The Howard Government′s position here was not reflexively pro-Israel. The Government criticized parts of the route taken by the Israelis in building their fence. But it wasn′t going to go along with the usual Israel bashing. In truth it was a proud moment in Australian foreign policy and certainly one of the deepest independence. Australia′s ambassador to the UN, John Dauth, said at the time: "We remain of the view that the resolution unfairly isolated a single issue in a complex conflict; that it served no purpose, given the nature and content of resolutions already passed by this assembly;that it would politicize the court; and that it would distract the parties - as is happening - from the urgent need to resume negotiations."
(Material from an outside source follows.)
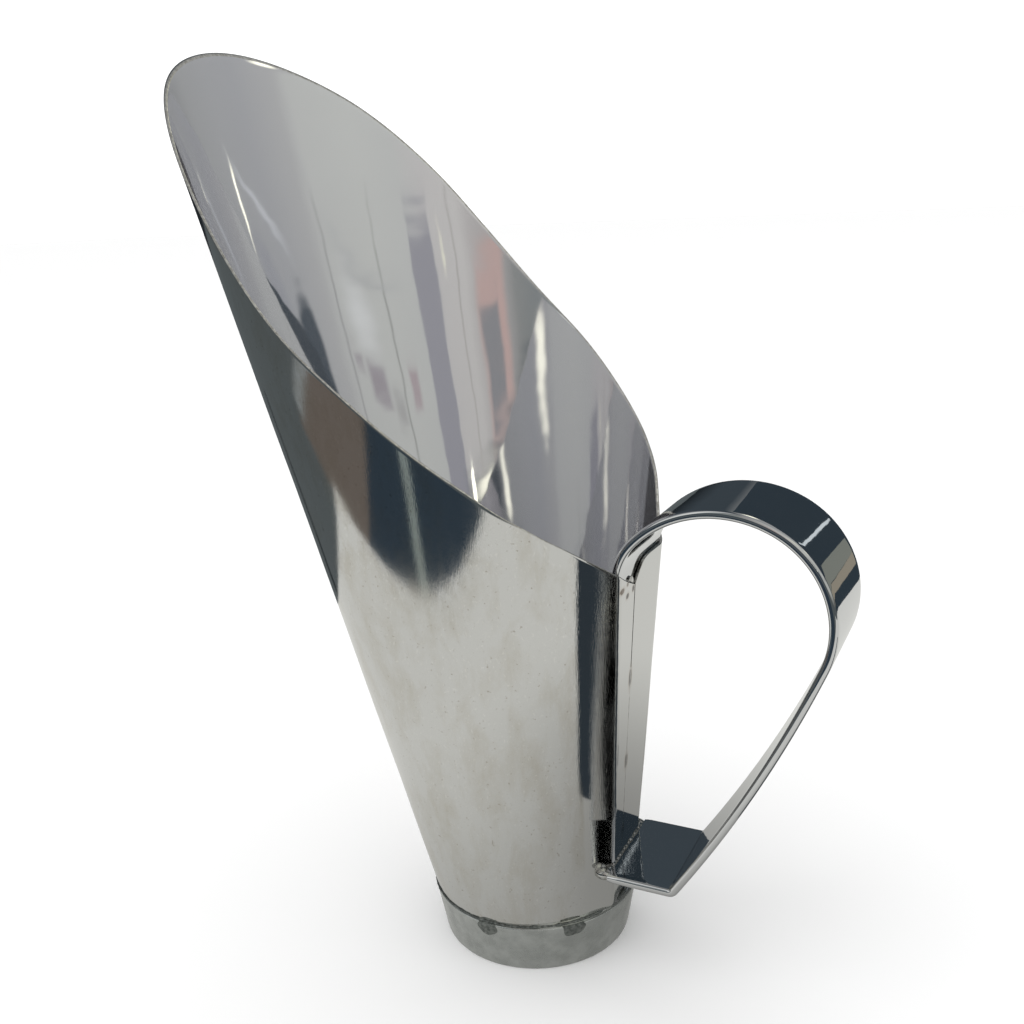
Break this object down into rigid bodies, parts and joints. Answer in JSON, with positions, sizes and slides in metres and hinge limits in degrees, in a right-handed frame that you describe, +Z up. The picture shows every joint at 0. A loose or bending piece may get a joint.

Most of the Australian media commentary was mindlessly hostile to the Government and accused it of being Washington′s poodle. In fact the US position on this had little to do with Canberra′s decision. Australia could easily have hidden in the shadows of abstention; as did even the US′s No.1 ally, Britain. This vote was not a one-off. It has become the pattern of our voting on Israel-related issues. Canberra has attempted to use its influence with Pacific Island nations, and even in Southeast Asia, to try to produce a change. And, get this, it is working. Canada has joined Australia on some critical resolutions and the attitude towards Israel at the UN has begun to change noticeably.

Traditionally, Israel was unique in not even being allowed to join a UN regional grouping; now it is, like Australia, a member of the Western Europe and Others Group. As The New York Times recently reported, Israel has proposed a UN resolution, its Prime Minister has been received at the UN and it is to stand for a term on the Security Council, all unprecedented moves. There is still vast and objectionable anti-Israel bias in the UN system, but this is progress and it was much less likely to have come about without Australia′s actions.

These moves, though they annoyed the Arab League, have certainly cost us nothing in Arab trade or diplomatic relations. (Syria and Libya have recently opened embassies.) But they are a sign of taking a position of political principle on an international issue and having an effect. They couldn′t be more independent, but of course independence, real independence, is the last thing the serried ranks of the unanimous commentariat want.